● Goal:
Exact repetition is required: output every record in full.

● Extracted records:
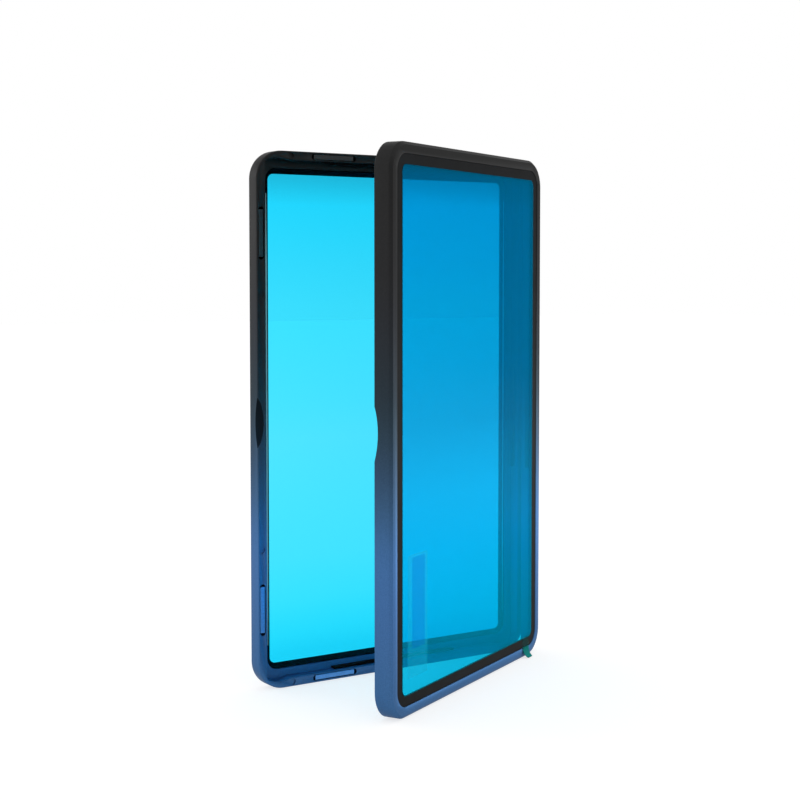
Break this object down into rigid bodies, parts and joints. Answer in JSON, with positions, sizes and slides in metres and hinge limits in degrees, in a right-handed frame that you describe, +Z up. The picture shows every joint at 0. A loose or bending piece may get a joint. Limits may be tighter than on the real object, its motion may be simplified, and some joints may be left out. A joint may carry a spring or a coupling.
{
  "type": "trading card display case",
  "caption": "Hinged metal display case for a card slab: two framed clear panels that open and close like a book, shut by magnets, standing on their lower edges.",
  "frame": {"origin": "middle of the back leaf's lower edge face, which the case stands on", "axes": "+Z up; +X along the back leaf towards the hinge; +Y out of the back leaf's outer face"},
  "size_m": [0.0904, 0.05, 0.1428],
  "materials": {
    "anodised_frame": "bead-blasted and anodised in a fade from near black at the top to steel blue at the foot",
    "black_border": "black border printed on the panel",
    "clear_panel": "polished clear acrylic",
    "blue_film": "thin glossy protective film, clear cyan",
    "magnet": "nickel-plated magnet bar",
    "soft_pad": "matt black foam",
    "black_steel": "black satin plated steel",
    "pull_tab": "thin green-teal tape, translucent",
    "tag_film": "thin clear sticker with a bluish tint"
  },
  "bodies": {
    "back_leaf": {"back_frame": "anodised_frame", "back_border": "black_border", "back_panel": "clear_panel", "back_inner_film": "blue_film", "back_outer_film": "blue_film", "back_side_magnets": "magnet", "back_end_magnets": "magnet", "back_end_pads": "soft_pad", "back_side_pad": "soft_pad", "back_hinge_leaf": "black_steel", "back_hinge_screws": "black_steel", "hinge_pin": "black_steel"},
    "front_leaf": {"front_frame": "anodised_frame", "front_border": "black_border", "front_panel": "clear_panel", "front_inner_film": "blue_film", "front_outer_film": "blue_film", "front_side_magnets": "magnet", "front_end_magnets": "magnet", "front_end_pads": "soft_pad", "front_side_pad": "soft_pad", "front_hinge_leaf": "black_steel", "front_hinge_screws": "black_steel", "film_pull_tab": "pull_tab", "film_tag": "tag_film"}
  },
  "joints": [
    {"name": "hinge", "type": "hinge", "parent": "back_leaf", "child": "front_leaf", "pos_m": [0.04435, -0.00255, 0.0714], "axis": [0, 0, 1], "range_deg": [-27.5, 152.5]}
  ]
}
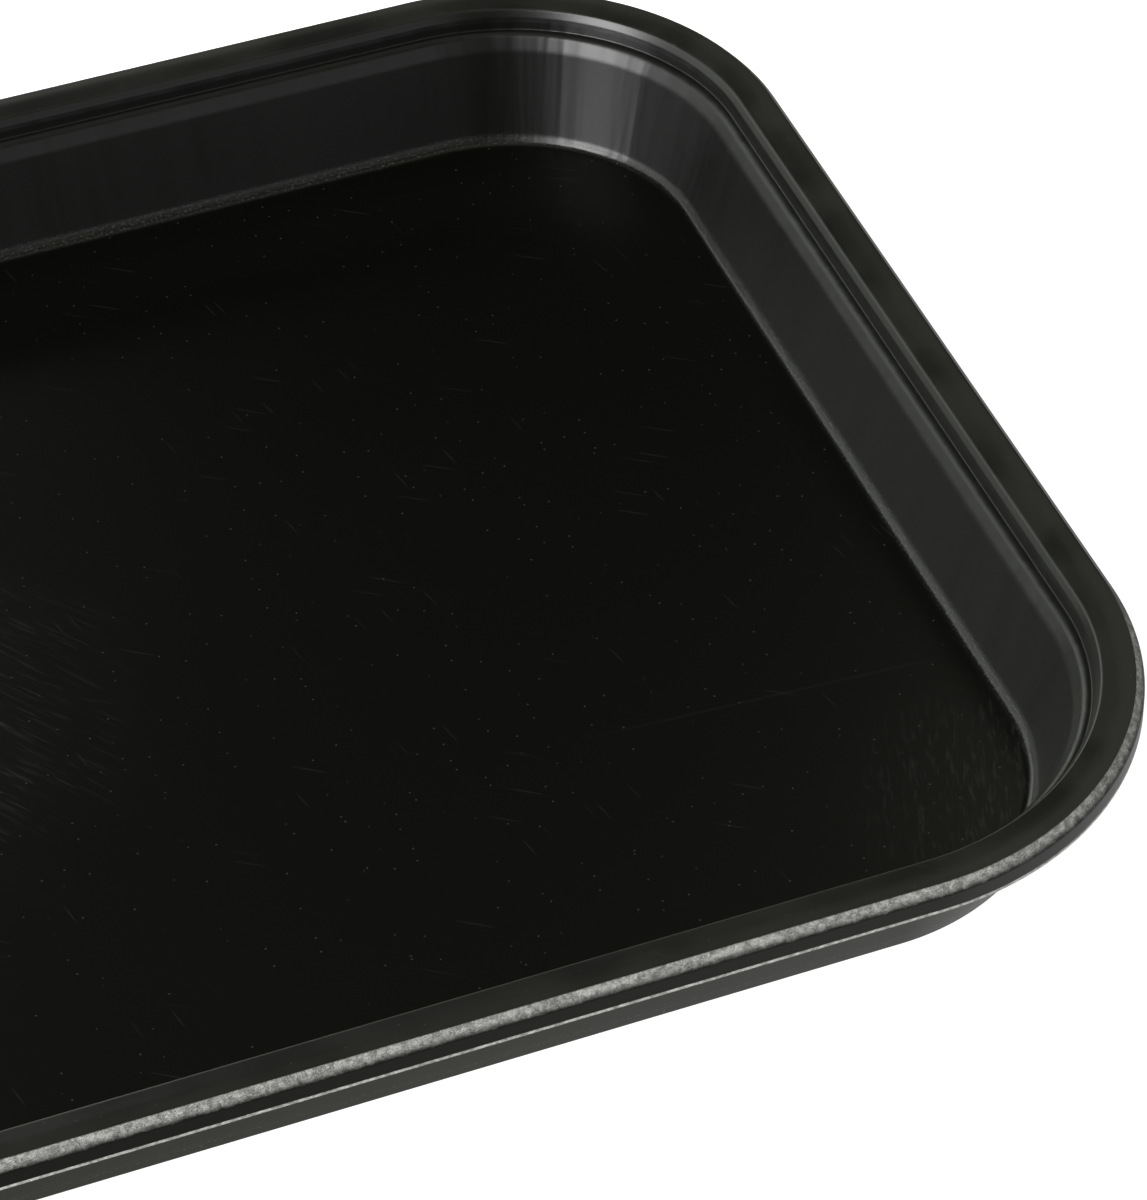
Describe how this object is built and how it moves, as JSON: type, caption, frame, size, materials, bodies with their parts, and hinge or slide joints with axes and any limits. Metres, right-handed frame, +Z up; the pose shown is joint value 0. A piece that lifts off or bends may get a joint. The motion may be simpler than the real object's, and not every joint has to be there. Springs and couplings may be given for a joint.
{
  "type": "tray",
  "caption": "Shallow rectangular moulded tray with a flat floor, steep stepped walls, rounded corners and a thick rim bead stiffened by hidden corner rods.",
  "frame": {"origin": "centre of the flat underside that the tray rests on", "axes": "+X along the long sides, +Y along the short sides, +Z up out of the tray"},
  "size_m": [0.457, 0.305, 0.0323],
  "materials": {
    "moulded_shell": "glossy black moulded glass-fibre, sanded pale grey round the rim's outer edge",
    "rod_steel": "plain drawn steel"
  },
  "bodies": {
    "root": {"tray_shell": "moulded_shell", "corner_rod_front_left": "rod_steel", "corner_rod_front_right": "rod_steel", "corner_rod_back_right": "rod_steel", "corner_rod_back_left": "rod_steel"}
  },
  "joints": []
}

● Answer in full:
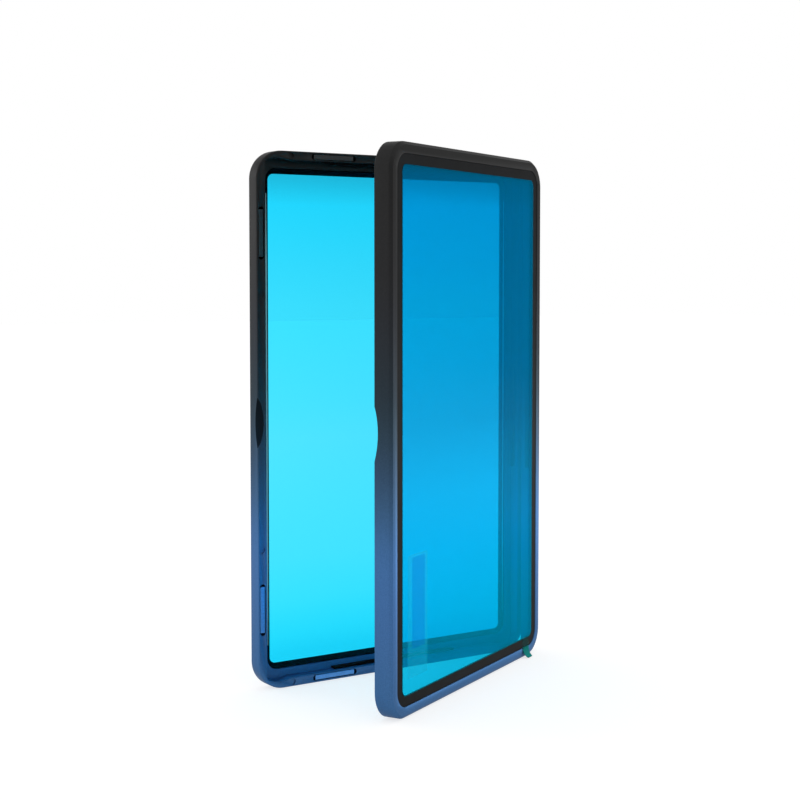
Break this object down into rigid bodies, parts and joints. Answer in JSON, with positions, sizes and slides in metres and hinge limits in degrees, in a right-handed frame that you describe, +Z up. The picture shows every joint at 0. A loose or bending piece may get a joint. Limits may be tighter than on the real object, its motion may be simplified, and some joints may be left out. A joint may carry a spring or a coupling.
{
  "type": "trading card display case",
  "caption": "Hinged metal display case for a card slab: two framed clear panels that open and close like a book, shut by magnets, standing on their lower edges.",
  "frame": {"origin": "middle of the back leaf's lower edge face, which the case stands on", "axes": "+Z up; +X along the back leaf towards the hinge; +Y out of the back leaf's outer face"},
  "size_m": [0.0904, 0.05, 0.1428],
  "materials": {
    "anodised_frame": "bead-blasted and anodised in a fade from near black at the top to steel blue at the foot",
    "black_border": "black border printed on the panel",
    "clear_panel": "polished clear acrylic",
    "blue_film": "thin glossy protective film, clear cyan",
    "magnet": "nickel-plated magnet bar",
    "soft_pad": "matt black foam",
    "black_steel": "black satin plated steel",
    "pull_tab": "thin green-teal tape, translucent",
    "tag_film": "thin clear sticker with a bluish tint"
  },
  "bodies": {
    "back_leaf": {"back_frame": "anodised_frame", "back_border": "black_border", "back_panel": "clear_panel", "back_inner_film": "blue_film", "back_outer_film": "blue_film", "back_side_magnets": "magnet", "back_end_magnets": "magnet", "back_end_pads": "soft_pad", "back_side_pad": "soft_pad", "back_hinge_leaf": "black_steel", "back_hinge_screws": "black_steel", "hinge_pin": "black_steel"},
    "front_leaf": {"front_frame": "anodised_frame", "front_border": "black_border", "front_panel": "clear_panel", "front_inner_film": "blue_film", "front_outer_film": "blue_film", "front_side_magnets": "magnet", "front_end_magnets": "magnet", "front_end_pads": "soft_pad", "front_side_pad": "soft_pad", "front_hinge_leaf": "black_steel", "front_hinge_screws": "black_steel", "film_pull_tab": "pull_tab", "film_tag": "tag_film"}
  },
  "joints": [
    {"name": "hinge", "type": "hinge", "parent": "back_leaf", "child": "front_leaf", "pos_m": [0.04435, -0.00255, 0.0714], "axis": [0, 0, 1], "range_deg": [-27.5, 152.5]}
  ]
}
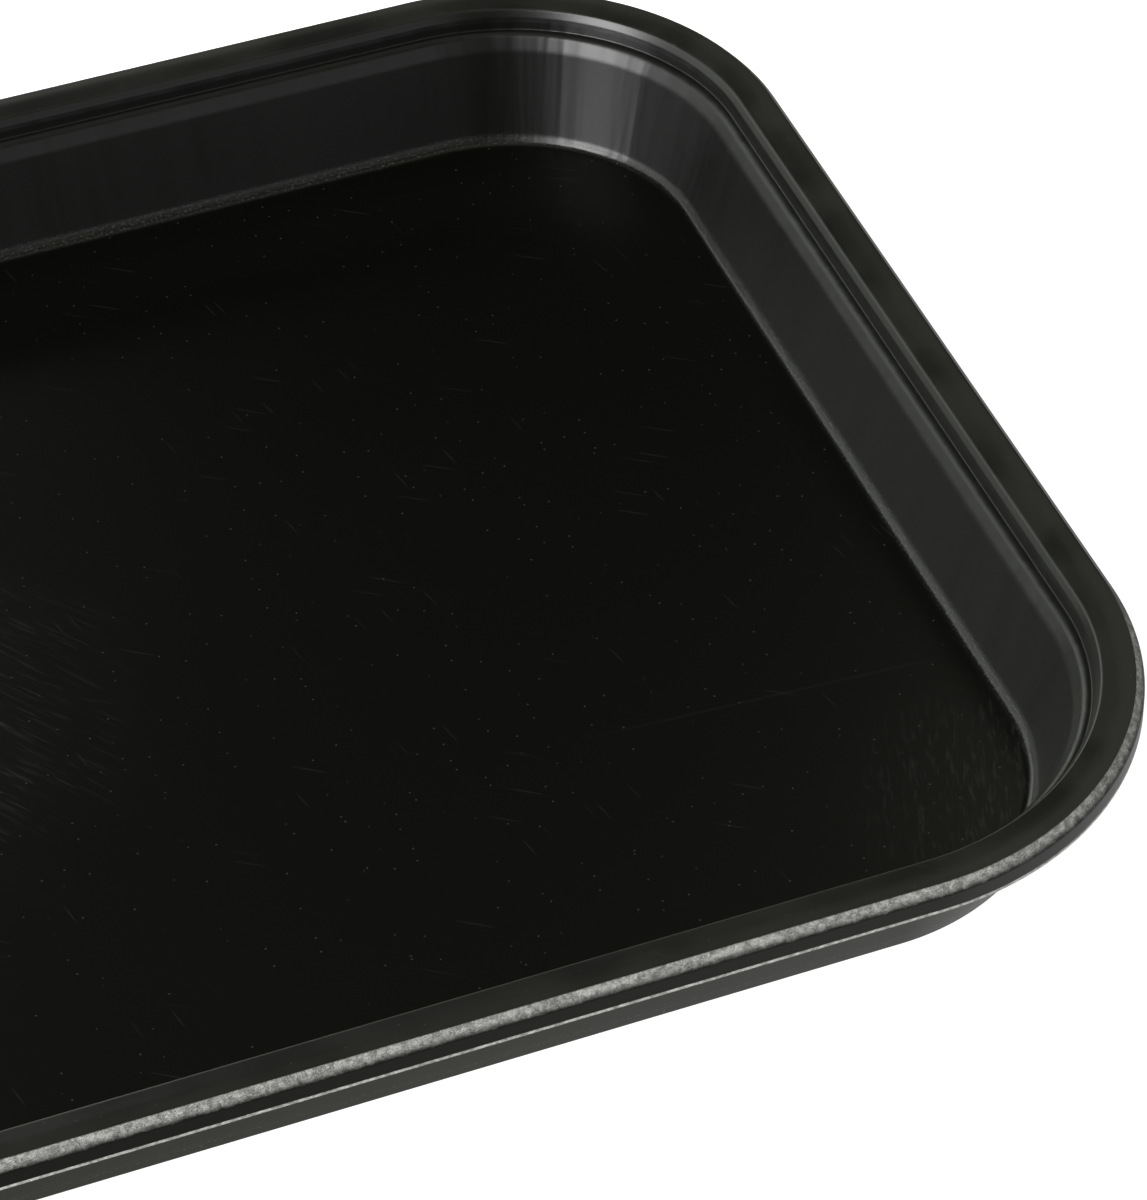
Describe how this object is built and how it moves, as JSON: type, caption, frame, size, materials, bodies with their parts, and hinge or slide joints with axes and any limits. Metres, right-handed frame, +Z up; the pose shown is joint value 0. A piece that lifts off or bends may get a joint. The motion may be simpler than the real object's, and not every joint has to be there. Springs and couplings may be given for a joint.
{
  "type": "tray",
  "caption": "Shallow rectangular moulded tray with a flat floor, steep stepped walls, rounded corners and a thick rim bead stiffened by hidden corner rods.",
  "frame": {"origin": "centre of the flat underside that the tray rests on", "axes": "+X along the long sides, +Y along the short sides, +Z up out of the tray"},
  "size_m": [0.457, 0.305, 0.0323],
  "materials": {
    "moulded_shell": "glossy black moulded glass-fibre, sanded pale grey round the rim's outer edge",
    "rod_steel": "plain drawn steel"
  },
  "bodies": {
    "root": {"tray_shell": "moulded_shell", "corner_rod_front_left": "rod_steel", "corner_rod_front_right": "rod_steel", "corner_rod_back_right": "rod_steel", "corner_rod_back_left": "rod_steel"}
  },
  "joints": []
}